* WHAT TO WORK ON: Write out the whole listing exactly as it stands.
'''
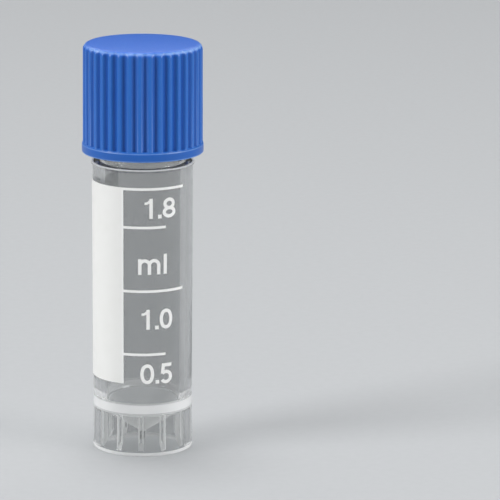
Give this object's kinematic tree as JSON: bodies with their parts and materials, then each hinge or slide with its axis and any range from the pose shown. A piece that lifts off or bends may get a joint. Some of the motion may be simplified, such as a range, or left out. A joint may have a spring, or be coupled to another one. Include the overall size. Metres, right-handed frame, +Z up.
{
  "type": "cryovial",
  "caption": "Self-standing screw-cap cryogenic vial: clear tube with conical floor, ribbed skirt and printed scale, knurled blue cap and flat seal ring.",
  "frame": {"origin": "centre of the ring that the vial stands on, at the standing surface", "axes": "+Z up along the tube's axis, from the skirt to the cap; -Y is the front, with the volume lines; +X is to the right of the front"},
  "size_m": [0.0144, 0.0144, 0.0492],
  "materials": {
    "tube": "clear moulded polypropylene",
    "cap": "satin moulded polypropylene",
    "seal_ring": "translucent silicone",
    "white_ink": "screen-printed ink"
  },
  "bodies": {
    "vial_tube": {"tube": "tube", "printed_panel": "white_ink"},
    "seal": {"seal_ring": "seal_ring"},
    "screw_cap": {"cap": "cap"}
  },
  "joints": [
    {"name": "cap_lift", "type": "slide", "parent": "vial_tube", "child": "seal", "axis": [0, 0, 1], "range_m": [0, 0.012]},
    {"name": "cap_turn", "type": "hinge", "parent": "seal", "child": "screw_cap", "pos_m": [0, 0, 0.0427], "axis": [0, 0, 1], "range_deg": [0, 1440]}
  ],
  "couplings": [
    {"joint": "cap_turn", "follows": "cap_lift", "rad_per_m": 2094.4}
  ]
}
'''
* RESULT BELOW:
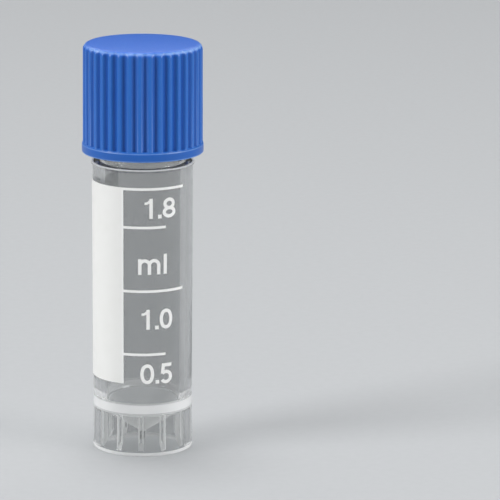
Give this object's kinematic tree as JSON: bodies with their parts and materials, then each hinge or slide with its axis and any range from the pose shown. A piece that lifts off or bends may get a joint. Some of the motion may be simplified, such as a range, or left out. A joint may have a spring, or be coupled to another one. Include the overall size. Metres, right-handed frame, +Z up.
{
  "type": "cryovial",
  "caption": "Self-standing screw-cap cryogenic vial: clear tube with conical floor, ribbed skirt and printed scale, knurled blue cap and flat seal ring.",
  "frame": {"origin": "centre of the ring that the vial stands on, at the standing surface", "axes": "+Z up along the tube's axis, from the skirt to the cap; -Y is the front, with the volume lines; +X is to the right of the front"},
  "size_m": [0.0144, 0.0144, 0.0492],
  "materials": {
    "tube": "clear moulded polypropylene",
    "cap": "satin moulded polypropylene",
    "seal_ring": "translucent silicone",
    "white_ink": "screen-printed ink"
  },
  "bodies": {
    "vial_tube": {"tube": "tube", "printed_panel": "white_ink"},
    "seal": {"seal_ring": "seal_ring"},
    "screw_cap": {"cap": "cap"}
  },
  "joints": [
    {"name": "cap_lift", "type": "slide", "parent": "vial_tube", "child": "seal", "axis": [0, 0, 1], "range_m": [0, 0.012]},
    {"name": "cap_turn", "type": "hinge", "parent": "seal", "child": "screw_cap", "pos_m": [0, 0, 0.0427], "axis": [0, 0, 1], "range_deg": [0, 1440]}
  ],
  "couplings": [
    {"joint": "cap_turn", "follows": "cap_lift", "rad_per_m": 2094.4}
  ]
}